The Great River Bridge in Westfield, Massachusetts, is a pair of camelback truss spans over the Westfield River carrying US 202 / Route 10. The original bridge was completed in 1939, and a second bridge was finished in 2009.

==History==
Begun after a flood in 1938 and completed the next year, the original bridge was the main north–south crossing of the river for seventy years.

With time, however, the span became a bottleneck that figuratively split the city. Starting no later than the 1970s, people started talking about taking some sort of action, and the result was the construction of a similar bridge 150 ft downstream of the original, begun in 2007. The new bridge opened for traffic and the old one was closed for renovation on August 18, 2009. The area surrounding was improved with new sidewalks, lights, and pavement. The upstream (1938) bridge carries three lanes of southbound traffic, and the downstream (2007) bridge carries three lanes northbound. A small park lies between the approaches on both sides of the river.

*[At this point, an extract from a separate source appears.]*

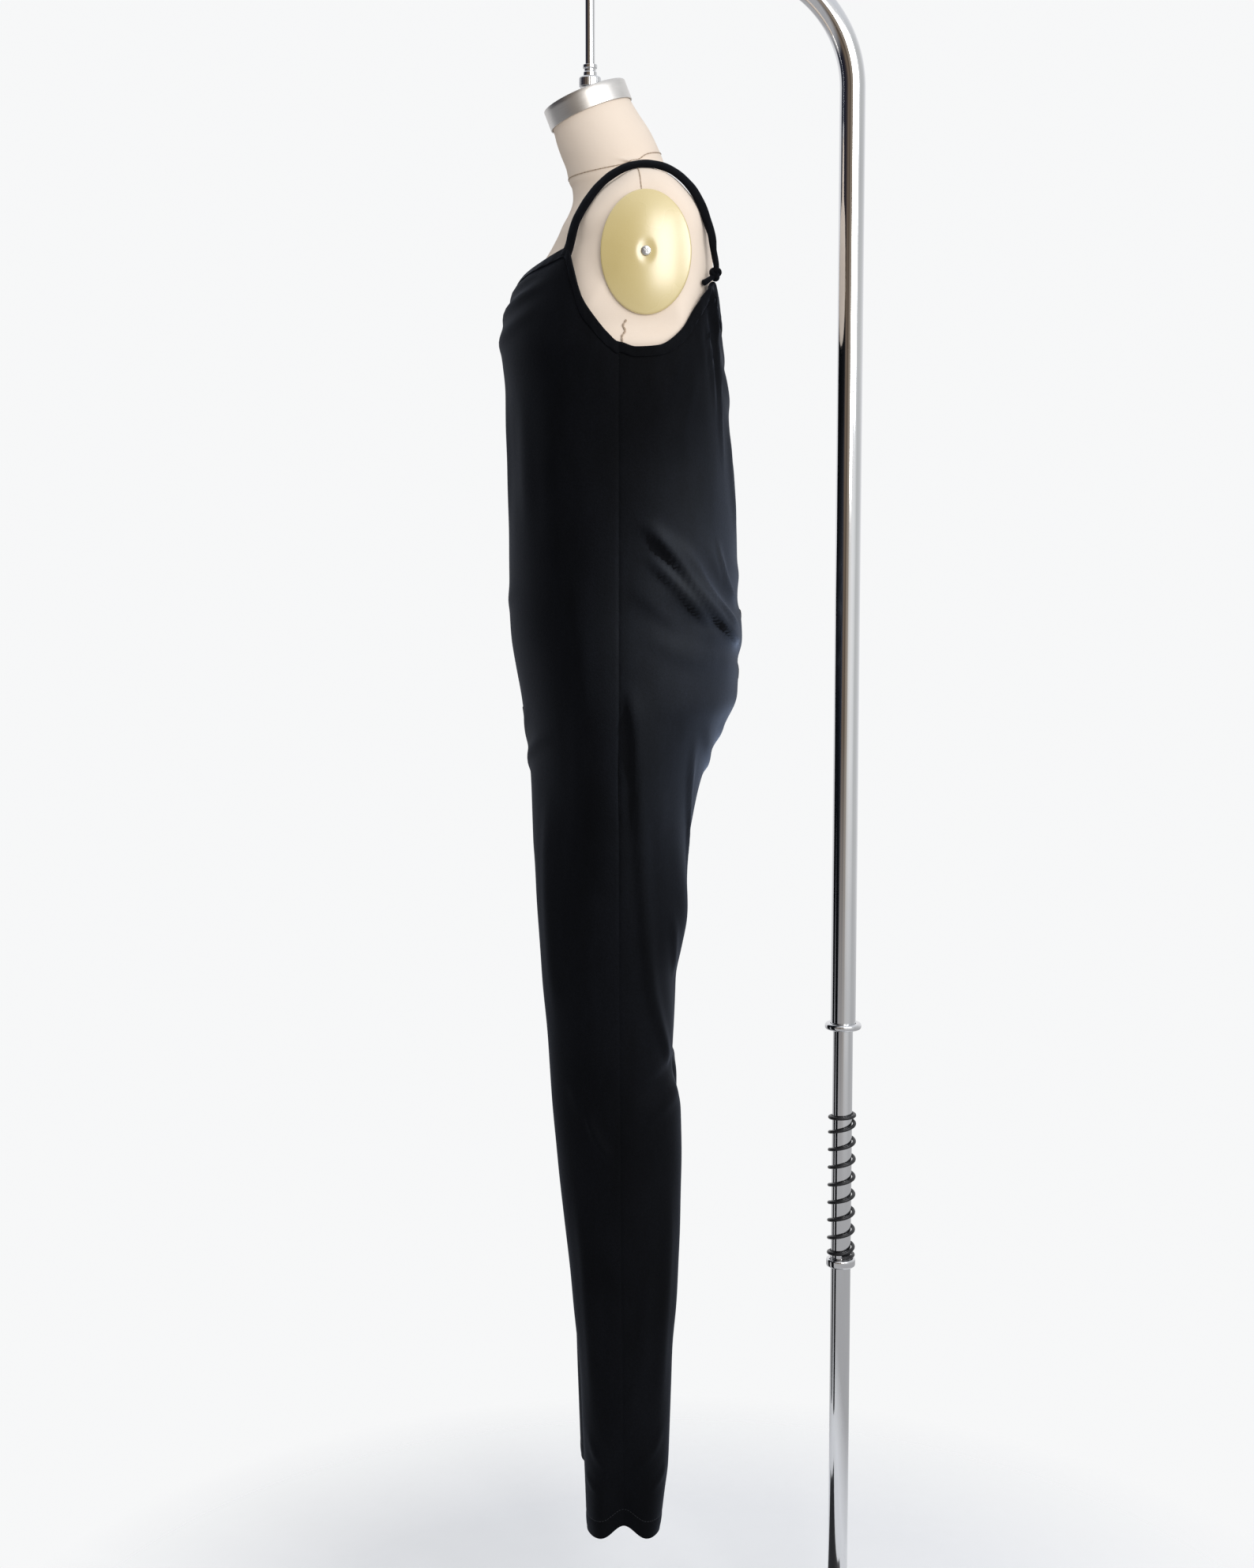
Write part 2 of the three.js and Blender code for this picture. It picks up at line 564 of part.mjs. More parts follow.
// Oval plate that closes each arm opening, domed and slightly leaning with the form's side.
const PLATE = { y: -34, z: 1608, halfDepth: 47, halfHeight: 64, rim: 3, dome: 11 };
const onPlate = (out, y, z) => [plateFlat(PLATE.z + z) + 0.3 + out, PLATE.y + y, PLATE.z + z];
addPair('arm_plate', () => {
  const steps = [[1, 0], [1, PLATE.rim], [0.9, 6.4], [0.7, 9], [0.4, 10.5], [0.12, PLATE.dome]];
  const loops = steps.map(([share, out]) => circle(share, 32, (a, b) =>
    onPlate(out, a * PLATE.halfDepth, b * PLATE.halfHeight)));
  return loft(loops);
}, cream);
addPair('plate_screw', () => {
  const loops = [[5, 11.3], [5, 12.2], [3.4, 13.2]].map(([r, out]) => circle(r, 12, (a, b) => onPlate(out, a, b)));
  return loft(loops);
}, steel);

// Brushed cup pushed over the top of the neck, square to the neck's tilt.
const CAP = { y: -95.8, z: 1781.9, radius: 47, bore: 45.5, half: 11, lid: 2.5, tilt: (21.5 * Math.PI) / 180 };
{
  const steps = [[CAP.bore, CAP.half - CAP.lid], [CAP.bore, -CAP.half], [CAP.radius, -CAP.half],
    [CAP.radius, CAP.half - 1], [CAP.radius - 1, CAP.half]];
  const loops = steps.map(([r, up]) => circle(r, 48, (a, b) => [
    a,
    CAP.y + b * Math.cos(CAP.tilt) - up * Math.sin(CAP.tilt),
    CAP.z + b * Math.sin(CAP.tilt) + up * Math.cos(CAP.tilt),
  ]));
  addSolid('neck_cap', loft(loops), steel);
}

// ---------------------------------------------------------------- stand
addSolid('hanger_rod', turned([[ROD_R, 1797.6], [ROD_R, 1919.2]], ROD_Y, 16), chrome);
addSolid('swivel_nut', ringPiece([[5.6, 1800.5], [10, 1800.5], [12, 1802], [12, 1811], [10.5, 1812.5],
  [5.6, 1812.5]], ROD_Y, 16), chrome);
addSolid('lock_nut', ringPiece([[5.6, 1813], [7.6, 1813], [7.6, 1817], [6.6, 1818], [6.6, 1820.5], [8, 1821.5],
  [8, 1825], [5.6, 1825]], ROD_Y, 16), chrome);
addSolid('arm_nut', ringPiece(sleeve(5.6, 11, 1906, 1919), ROD_Y, 16), chrome);

// Bent outer tube: upright, quarter bend, level arm.
{
  const stations = [[POLE_Y, TUBE_FOOT, 0], [POLE_Y, BEND_Z, 0]];
  const steps = 8;
  for (let k = 1; k <= steps; k += 1) {
    const a = (Math.PI / 2) * (k / steps);
    stations.push([POLE_Y - BEND_R * (1 - Math.cos(a)), BEND_Z + BEND_R * Math.sin(a), a]);
  }
  stations.push([ARM_END_Y, BEND_Z + BEND_R, Math.PI / 2]);
  const ring = (radius) => stations.map(([y, z, a]) => circle(radius, 24, (p, q) =>
    [p, y + q * Math.cos(a), z + q * Math.sin(a)]));
  addSolid('outer_tube', closedRound([...ring(TUBE_R), ...ring(TUBE_BORE).reverse()]), chrome);
}
addSolid('tube_collar', ringPiece([[14.4, 765], [19, 765], [20.5, 766.5], [20.5, 770.5], [19, 772],
  [14.4, 772]], POLE_Y, 32), chrome);
{
  const arm = BEND_Z + BEND_R;
  const loops = [[14, 0.3], [14, 3], [11, 6], [4, 7.5]].map(([r, out]) =>
    circle(r, 24, (a, b) => [a, ARM_END_Y - out, arm + b]));
  addSolid('arm_end_cap', loft(loops), chrome);
}

addSolid('inner_pole', ringPiece(sleeve(POLE_BORE, POLE_R, BASE.thick + 0.3, POLE_TOP), POLE_Y, 24), chrome);
addSolid('stop_ring', ringPiece([[11.6, 489], [15, 489], [16.5, 490.5], [16.5, 497.5], [15, 499], [11.6, 499]],
  POLE_Y, 24), chrome);

// Black compression spring with its end turns closed up.
{
  const perTurn = 14;
  const total = Math.round(SPRING.turns * perTurn);
  const pitch = curve([[0, SPRING.foot], [1, SPRING.foot + 5], [SPRING.turns - 1, SPRING.top - 7],
    [SPRING.turns, SPRING.top - 2]]);
  const loops = Array.from({ length: total + 1 }, (_, i) => {
    const turn = i / perTurn;
    const a = 2 * Math.PI * turn;
    const z = turn < 1 || turn > SPRING.turns - 1 ? pitch(turn)[0]
      : lerp(SPRING.foot + 5, SPRING.top - 7, (turn - 1) / (SPRING.turns - 2));
    return circle(SPRING.wire, 6, (p, q) =>
      [(SPRING.coil + p) * Math.cos(a), POLE_Y + (SPRING.coil + p) * Math.sin(a), z + q]);
  });
  addSolid('spring', loft(loops), iron);
}

// Plain base plate and the socket that holds the pole.
{
  const corner = (grow, z) => {
    const points = [];
    const [hx, hy] = [BASE.width / 2 - BASE.corner, BASE.depth / 2 - BASE.corner];
    for (let k = 0; k < 4; k += 1) {
      for (let i = 0; i <= 6; i += 1) {
        const a = (Math.PI / 2) * (k + i / 6);
        const [sx, sy] = [[1, 1], [-1, 1], [-1, -1], [1, -1]][k];
        const r = BASE.corner + grow;
        points.push([sx * hx + r * Math.cos(a), sy * hy + r * Math.sin(a), z]);
      }
    }
    return points;
  };
  const t = BASE.thick;
  addSolid('base_plate', loft([corner(-1, 0), corner(0, 1), corner(0, t - 1.5), corner(-1.5, t)]), iron);
}
addSolid('pole_socket', ringPiece([[11.6, BASE.thick + 0.3], [27, BASE.thick + 0.3], [27, 14], [17, 22],
  [16.5, 55], [15, 57], [11.6, 57]], POLE_Y, 32), chrome);

export default group;
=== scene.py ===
"""Velvet jumpsuit on a limbless dress form and stand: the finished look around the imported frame.

Lengths in the shape functions are in millimetres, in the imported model's frame: the garment faces
-Y and the wearer's left side is +X. Meshes are made in metres.
"""

import math

import bpy
import numpy as np
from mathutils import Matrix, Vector


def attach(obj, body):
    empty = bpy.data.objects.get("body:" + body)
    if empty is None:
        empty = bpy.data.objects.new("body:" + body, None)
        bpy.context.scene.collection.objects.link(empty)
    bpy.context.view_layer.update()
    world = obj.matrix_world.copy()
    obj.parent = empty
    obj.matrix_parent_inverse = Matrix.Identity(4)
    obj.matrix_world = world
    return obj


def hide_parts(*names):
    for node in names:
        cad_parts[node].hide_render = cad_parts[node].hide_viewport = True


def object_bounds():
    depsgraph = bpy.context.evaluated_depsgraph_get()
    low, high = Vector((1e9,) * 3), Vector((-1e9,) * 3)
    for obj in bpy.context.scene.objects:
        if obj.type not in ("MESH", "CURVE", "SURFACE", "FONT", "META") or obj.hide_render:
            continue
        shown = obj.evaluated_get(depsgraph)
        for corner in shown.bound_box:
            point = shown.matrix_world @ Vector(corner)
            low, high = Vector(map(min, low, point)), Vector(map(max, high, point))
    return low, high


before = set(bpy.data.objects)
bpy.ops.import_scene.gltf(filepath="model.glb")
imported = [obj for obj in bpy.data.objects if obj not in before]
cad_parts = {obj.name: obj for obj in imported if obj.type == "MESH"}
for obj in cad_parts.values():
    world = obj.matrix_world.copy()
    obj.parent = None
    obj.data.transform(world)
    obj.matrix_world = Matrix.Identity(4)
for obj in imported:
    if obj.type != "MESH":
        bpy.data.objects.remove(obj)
cad_low, cad_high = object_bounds()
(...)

One previous constraint was a low rail bridge to the north of the original span, which required trucks to take a circuitous route to get across the river. This bridge was replaced by a new one just south of the original, but still north of the original river crossing, with more elevation so that trucks could access the southbound (upstream) span.

In 2017, work began on conversion of the abandoned train bridge, upstream of the two road bridges, to a rail trail as part of the Columbia Greenway's final extension. The trail will connect to the bridge's parks.

==Reconstruction of the original bridge==
Rehabilitation of the original bridge was halted in April 2010 because of the discovery of major deterioration of the understructure. It was reported on July 18, 2010, in The Republican of Springfield that another year would be added to the project at a cost of an additional "several million dollars", according to State Senator Michael Knapik. It was reopened in November 2011.